YOUR OBJECTIVE = Copy, character for character, the lines running from the one with "imported = [obj" to the one with "obj.data.transform(world)", ends included. Leave out every other line.

DATA SHOWN =
********************

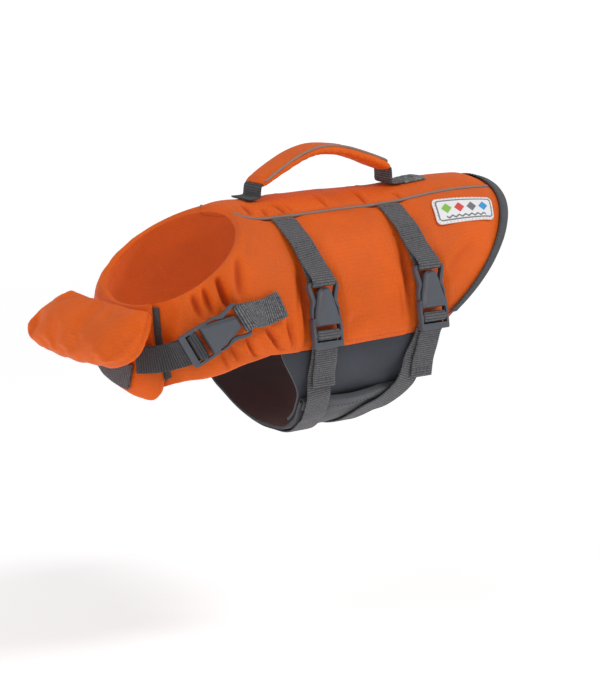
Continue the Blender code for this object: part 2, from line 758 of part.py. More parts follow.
def make_girth_strap(tag, path, tail_shift, tail_end):
    """Both pieces of webbing and the buckle; tail_shift is how far aft the loose end drifts."""
    seat = girth_seat(path)
    # upper webbing: seam, round the male bar and back under itself
    first = surface_path(path, SEAM + SEAM_CLEAR, 38, 5, upper_lift(path, SINGLE))
    raised = surface_path(path, 43, 52, 2, upper_lift(path, DOUBLE))
    under = surface_path(path, 52, 45, 2, upper_lift(path, SINGLE))
    fold = rounded([raised[-1]] + bar_fold(seat) + [under[0]], 0.0018)
    ribbon("girth_upper_" + tag, "grey_webbing", first + raised[:-1] + fold + under[1:])
    # long webbing: right seam, belly, behind the frame, over the middle bar and out as a tail
    right = surface_path(path, 360 - SEAM - SEAM_CLEAR, 300, 8, right_lift(path))
    belly = surface_path(path, 293, 96.5, 28, load_lift)
    near = (seat.at(0.0158, -0.0016), seat.across)
    tail = []
    for k in range(1, 5):
        t = mix(98, tail_end, (k - 1) / 3)
        y = curve(path, 91) + tail_shift * k / 4
        lift = load_lift(t) + WEB + 3.5 * GAP
        tail.append((lifted(ring_at(y, t), t, lift), seat.across))
    ladder = rounded([near] + ladder_turn(seat) + [tail[0]], 0.0016)
    ribbon("girth_web_" + tag, "grey_webbing", right + belly + ladder + tail[1:])
    buckle_male("buckle_male_" + tag, seat)
    buckle_female("buckle_female_" + tag, seat)


def right_lift(path):
    def lift(t):
        angle = 360 - t
        return RIGHT_FOAM.at(form_point(ring_at(curve(path, angle), angle), -angle)) + SINGLE
    return lift


# ---- neck strap ------------------------------------------------------------------------------

# How far back, in rings, the neck strap's middle lies at each angle
NECK_STRAP = (Row(66, 2.55), Row(73, 2.20), Row(86, 1.37), Row(101, 0.95), Row(120, 0.79), Row(136, 0.70),
              Row(148, 0.64), Row(160, 0.60))
NECK_BUCKLE_AT = 103.0
NECK_SEAT = 0.0016
BREAST_TOP = LAP + TAPE + 4 * GAP + TONGUE


def breast_cover(t):
    """Height of the outermost cloth where the neck strap runs: the left flank, then the lapped end."""
    return mix(FOAM, BREAST_TOP + 0.0002, smooth((t - 124) / 17))


def neck_path(start, stop, count, lift):
    stations = []
    for k in range(count + 1):
        t = mix(start, stop, k / count)
        s = curve(NECK_STRAP, t)
        ahead = form_point(curve(NECK_STRAP, t + 2), t + 2) - form_point(curve(NECK_STRAP, t - 2), t - 2)
        stations.append((lifted(s, t, lift(t)), ahead.cross(outward(s, t))))
    return stations


def make_neck_strap():
    s = curve(NECK_STRAP, NECK_BUCKLE_AT)
    ahead = form_point(0.80, 120) - form_point(1.37, 86)
    seat = Seat(s, NECK_BUCKLE_AT, ahead, FOAM + NECK_SEAT)
    # the loop on the flank: two layers round the male bar
    over = neck_path(73.2, 79, 3, lambda t: FOAM + DOUBLE)
    under = neck_path(79, 73.2, 3, lambda t: FOAM + SINGLE)
    fold = rounded([over[-1]] + bar_fold(seat) + [under[0]], 0.0017)
    ribbon("neck_patch_web", "grey_webbing", over[:-1] + fold + under[1:])
    # the long webbing: from the breast, behind the frame, over the middle bar and back as a tail
    load = neck_path(154, 126, 7, lambda t: breast_cover(t) + SINGLE + (WEB + GAP) * smooth((t - 142) / 10))
    tail = neck_path(130, 153, 7, lambda t: breast_cover(t) + DOUBLE + (WEB + GAP) * smooth((t - 142) / 10))
    near = (seat.at(0.0158, -0.0018), seat.across)
    ladder = rounded([near] + ladder_turn(seat) + [tail[0]], 0.0016)
    ribbon("neck_web", "grey_webbing", load + bridge(load[-1], ladder[0], 4) + ladder[:-1]
           + bridge(ladder[-2], tail[0], 4) + tail)
    buckle_male("buckle_male_neck", seat)
    buckle_female("buckle_female_neck", seat)


TAB_CORNER = (0.80, 161.5)
TAB_END = (0.58, 196.0)


def make_anchor_tab():
    """Webbing sewn slantwise on the lapped end, under the neck strap and the chin float."""
    stations = []
    for k in range(7):
        f = k / 6
        s, t = mix(TAB_CORNER[0], TAB_END[0], f), mix(TAB_CORNER[1], TAB_END[1], f)
        ahead = form_point(TAB_END[0], TAB_END[1]) - form_point(*TAB_CORNER)
        lift = lapped_cover(s, t) + SINGLE + 0.0001
        stations.append((lifted(s, t, lift), ahead.cross(outward(s, t))))
    ribbon("neck_anchor_tab", "grey_webbing", stations)


def lapped_cover(s, t):
    """Height of the lapped end's outer face; t is the angle from the top by the left."""
    return lap_lift(360 - t) + mix(FOAM, TONGUE, smooth((360 - t - 130) / 40))


def make_breast_tape():
    outer = {}
    inner = {}
    for i in range(9):
        s = mix(0.05, 0.98, i / 8)
        end = 360 - curve(TONGUE_END, s * 1.05)
        for j in range(3):
            t = mix(end - 4.2, end + 7, j / 2)
            inner[i, j] = lifted(s, t, left_cover(s, t) + GAP)
            outer[i, j] = lifted(s, t, left_cover(s, t) + GAP + TAPE)
    shell("breast_tape", "grey_webbing", outer, inner, grid_cells(8, 2))


# ---- handle, float and patches ---------------------------------------------------------------

GripRow = namedtuple("GripRow", "y z half_width half_height")
GRIP = (
    GripRow(-0.0450, 0.0180, 0.0098, 0.0020),
    GripRow(-0.0410, 0.0203, 0.0104, 0.0030),
    GripRow(-0.0306, 0.0258, 0.0106, 0.0034),
    GripRow(-0.0180, 0.0316, 0.0106, 0.0035),
    GripRow(-0.0049, 0.0352, 0.0106, 0.0035),
    GripRow(0.0060, 0.0356, 0.0106, 0.0035),
    GripRow(0.0177, 0.0337, 0.0106, 0.0035),
    GripRow(0.0284, 0.0304, 0.0106, 0.0035),
    GripRow(0.0380, 0.0269, 0.0106, 0.0035),
    GripRow(0.0450, 0.0241, 0.0106, 0.0035),
    GripRow(0.0500, 0.0220, 0.0106, 0.0034),
    GripRow(0.0526, 0.0208, 0.0102, 0.0024),
)
GRIP_STEPS = 18
GRIP_SIDES = 12
GRIP_SQUARE = 0.9
GRIP_WEB_WIDTH = 0.0185


def grip_value(field, f):
    place = f * (len(GRIP) - 1)
    return curve([Row(k, getattr(row, field)) for k, row in enumerate(GRIP)], place)


def grip_frame(f):
    """Middle of the grip, its upward direction and its size at f from front to rear."""
    middle = Vector((0, grip_value("y", f), grip_value("z", f)))
    before, after = f - 0.004, f + 0.004
    ahead = Vector((0, grip_value("y", after) - grip_value("y", before),
                    grip_value("z", after) - grip_value("z", before)))
    up = Vector((1, 0, 0)).cross(ahead).normalized()
    return middle, up, grip_value("half_width", f), grip_value("half_height", f)


def make_handle():
    rings = []
    piping = []
    for k in range(GRIP_STEPS + 1):
        f = k / GRIP_STEPS
        middle, up, half_width, half_height = grip_frame(f)
        ring = []
        for n in range(GRIP_SIDES):
            a = 2 * math.pi * (n + 0.5) / GRIP_SIDES
            x = math.copysign(abs(math.cos(a)) ** GRIP_SQUARE, math.cos(a)) * half_width
            z = math.copysign(abs(math.sin(a)) ** GRIP_SQUARE, math.sin(a)) * half_height
            ring.append(middle + Vector((x, 0, 0)) + up * z)
        rings.append(ring)
        if 1 <= k < GRIP_STEPS:
            slant = math.radians(mix(18, 60, f))
            reach = PIPING_RADIUS + GAP
            piping.append(middle + Vector(((half_width + reach) * math.cos(slant), 0, 0))
                          + up * (half_height + reach) * math.sin(slant))
    loft("handle_grip", "orange_cloth", rings)
    tube("handle_piping", "reflective_piping", piping, PIPING_RADIUS * 0.8)
    make_handle_webs()


def make_handle_webs():
    """Webbing from each end of the grip, down and out along the spine panel."""
    across = Vector((1, 0, 0))
    for name, front in (("handle_web_front", True), ("handle_web_rear", False)):
        sign = -1 if front else 1
        middle, up, _, _ = grip_frame(0.0 if front else 1.0)
        ahead = across.cross(up) * -sign
        start = middle + ahead * 0.0004
        shoulder = middle + ahead * 0.0020
        foot_y = [middle.y + sign * d for d in (0.0056, 0.0086, 0.0116)]
        feet = [Vector((0, y, spine_top(y) + SINGLE)) for y in foot_y]
        knee = Vector((0, middle.y + sign * 0.0022, (middle.z + feet[0].z) / 2))
        turn = Vector((0, middle.y + sign * 0.0024, feet[0].z + 0.0002))
        corners = [start, shoulder, knee, turn] + feet
        path = rounded([(point, across) for point in corners], 0.0020)
        ribbon(name, "grey_webbing", path, GRIP_WEB_WIDTH)


def spine_top(y):
    s = spine_ring(y)
    return lifted(s, 0.0, spine_cover(s, 0.0)).z


def raised_patch(name, material, corners, columns, rows, cover, thickness):
    """Flat piece on a panel between four (ring, angle) corners."""
    outer = {}
    inner = {}
    for i in range(columns + 1):
        for j in range(rows + 1):
            f, g = i / columns, j / rows
            s = mix(mix(corners[0][0], corners[1][0], f), mix(corners[3][0], corners[2][0], f), g)
            t = mix(mix(corners[0][1], corners[1][1], f), mix(corners[3][1], corners[2][1], f), g)
            height = cover(s, t) + GAP * 1.3
            inner[i, j] = lifted(s, t, height)
            outer[i, j] = lifted(s, t, height + thickness)
    shell(name, material, outer, inner, grid_cells(columns, rows))


LABEL_CORNERS = ((5.56, 29), (6.50, 34), (6.36, 47.5), (5.44, 45))
HOOK_FROM = 0.0655
HOOK_TO = 0.0840
HOOK_HALF = 7.6  # degrees


def make_patches():
    raised_patch("label_patch", "white_patch", LABEL_CORNERS, 8, 4, left_cover, 0.0010)
    front, back = spine_ring(HOOK_FROM), spine_ring(HOOK_TO)
    corners = ((front, HOOK_HALF), (back, HOOK_HALF), (back, -HOOK_HALF), (front, -HOOK_HALF))
    raised_patch("hook_patch", "rough_tape", corners, 6, 4, spine_cover, 0.0013)


FLOAT = 0.0190
FLOAT_EDGE = 0.0046
FLOAT_REACH = 0.017
FLOAT_HINGE = Vector((-0.0028, -0.1522, -0.0458))
FLOAT_FRONT = Vector((-0.0048, -0.1792, -0.0762))
FLOAT_HALF_HINGE = 0.0410
FLOAT_HALF_FRONT = 0.0625
FLOAT_COLUMNS = 14
FLOAT_ROWS = 8


def float_place(p, q):
    """Point of the float's middle plane; p runs from the right to the left, q from the hinge out."""
    across = p * mix(FLOAT_HALF_HINGE, FLOAT_HALF_FRONT, q ** 0.9) * (1 - 0.09 * q ** 6)
    depth = q * (1 - 0.12 * p ** 2 - 0.16 * p ** 8)
    along = FLOAT_FRONT - FLOAT_HINGE
    return FLOAT_HINGE + along * depth + Vector((across, 0.0030 * p * p * (1 - q), 0.0))


def make_chin_float():
    face = Vector((1, 0, 0)).cross(FLOAT_FRONT - FLOAT_HINGE).normalized() * -1
    middle = {}
    for i in range(FLOAT_COLUMNS + 1):
        for j in range(FLOAT_ROWS + 1):
            p = -math.cos(math.pi * i / FLOAT_COLUMNS)
            q = (1 - math.cos(math.pi * j / FLOAT_ROWS)) / 2
            middle[i, j] = float_place(p, q)
    cells = grid_cells(FLOAT_COLUMNS, FLOAT_ROWS)
    edges = [(middle[a], middle[b]) for a, b in rim_of(cells)]
    outer = {}
    inner = {}
    for key, point in middle.items():
        half = (FLOAT_EDGE + (FLOAT - FLOAT_EDGE) * dome(distance_to(point, edges) / FLOAT_REACH)) / 2
        outer[key] = point + face * half
        inner[key] = point - face * half
    shell("chin_float", "orange_cloth", outer, inner, cells)


def main():
    for old in list(bpy.data.objects):
        bpy.data.objects.remove(old, do_unlink=True)
    make_spine()
    make_flanks()
    make_skirt()
    make_belly()
    make_bindings()
    make_piping()
    make_girth_strap("front", FRONT_STRAP, 0.003, 117)
    make_girth_strap("rear", REAR_STRAP, -0.003, 121)
    make_neck_strap()
    make_anchor_tab()
    make_breast_tape()
    make_handle()
    make_patches()
    make_chin_float()


main()
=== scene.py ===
"""Cloth, webbing and moulded plastic for a toy dog's life jacket, laid over its solids.

Metres, +Z up, +Y towards the tail and +X to the dog's left. A place on the jacket is a ring
place s, counted from the neck to the rear, and an angle t in degrees from the top centre, positive
to the left.
"""

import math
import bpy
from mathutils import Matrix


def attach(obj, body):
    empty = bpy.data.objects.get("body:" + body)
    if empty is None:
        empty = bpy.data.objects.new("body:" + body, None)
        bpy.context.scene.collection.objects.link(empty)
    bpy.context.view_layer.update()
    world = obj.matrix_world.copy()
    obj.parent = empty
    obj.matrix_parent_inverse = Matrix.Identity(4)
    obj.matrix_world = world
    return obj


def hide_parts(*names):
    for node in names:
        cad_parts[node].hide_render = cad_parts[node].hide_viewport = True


bl_info = {
    "name": "Dog life jacket",
    "version": (1, 0, 0),
    "blender": (4, 5, 0),
    "location": "View3D > Sidebar > Jacket",
    "description": "Dresses the jacket's solids in ripstop cloth, webbing, tape and plastic",
    "category": "Object",
}

from collections import namedtuple

import bmesh
import bpy
import numpy as np
from mathutils import Matrix, Vector
from mathutils.bvhtree import BVHTree

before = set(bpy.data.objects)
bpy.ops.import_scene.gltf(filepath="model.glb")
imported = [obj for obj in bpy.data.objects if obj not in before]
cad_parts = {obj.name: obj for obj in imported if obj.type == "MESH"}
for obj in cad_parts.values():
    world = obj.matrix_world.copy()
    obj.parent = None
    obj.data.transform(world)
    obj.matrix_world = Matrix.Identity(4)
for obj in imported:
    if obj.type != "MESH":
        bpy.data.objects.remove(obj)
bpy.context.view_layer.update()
ROOT = "root"
FINISHED = "finished_"

# ---- sizes shared with the solids ------------------------------------------------------------

GAP = 0.0003
FOAM = 0.0065
TURNED_EDGE = 0.0030
BOUND_EDGE = 0.0024
TURNED_REACH = 0.009
SPINE_REACH = 0.016
BOUND_REACH = 0.018
BINDING_LEG = 0.0065
BINDING_TAPE = 0.0008
SKIRT = 0.0018
BELLY = 0.0022
BELLY_SAG = 0.0022
LAP = 0.0026
TONGUE = 0.0044
TAPE = 0.0010
PIPING_RADIUS = 0.0011
WEB_WIDTH = 0.0165
WEB = 0.0014
STRAP_PRESS = 0.0012
BUCKLE_PRESS = 0.0016
BUCKLE_SEAT = 0.0010
PRESS_HALF_WIDTH = 0.0100
PRESS_FADE = 0.0090
SEAM = 21.0
FLANK_LOW = 98.0
SEAM_GAP = 0.14
BELLY_TOP = 128.0
BELLY_BOUND = 5.2
SKIRT_LOW = 152.0
LEFT_END = 165.0
BUCKLE_AT = 80.0
REAR_BINDING_SHORT = 6.5
HEM_RING = 2.30
REAR_RING = 5.20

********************

SOLUTION FOR THIS EXERCISE =
imported = [obj for obj in bpy.data.objects if obj not in before]
cad_parts = {obj.name: obj for obj in imported if obj.type == "MESH"}
for obj in cad_parts.values():
    world = obj.matrix_world.copy()
    obj.parent = None
    obj.data.transform(world)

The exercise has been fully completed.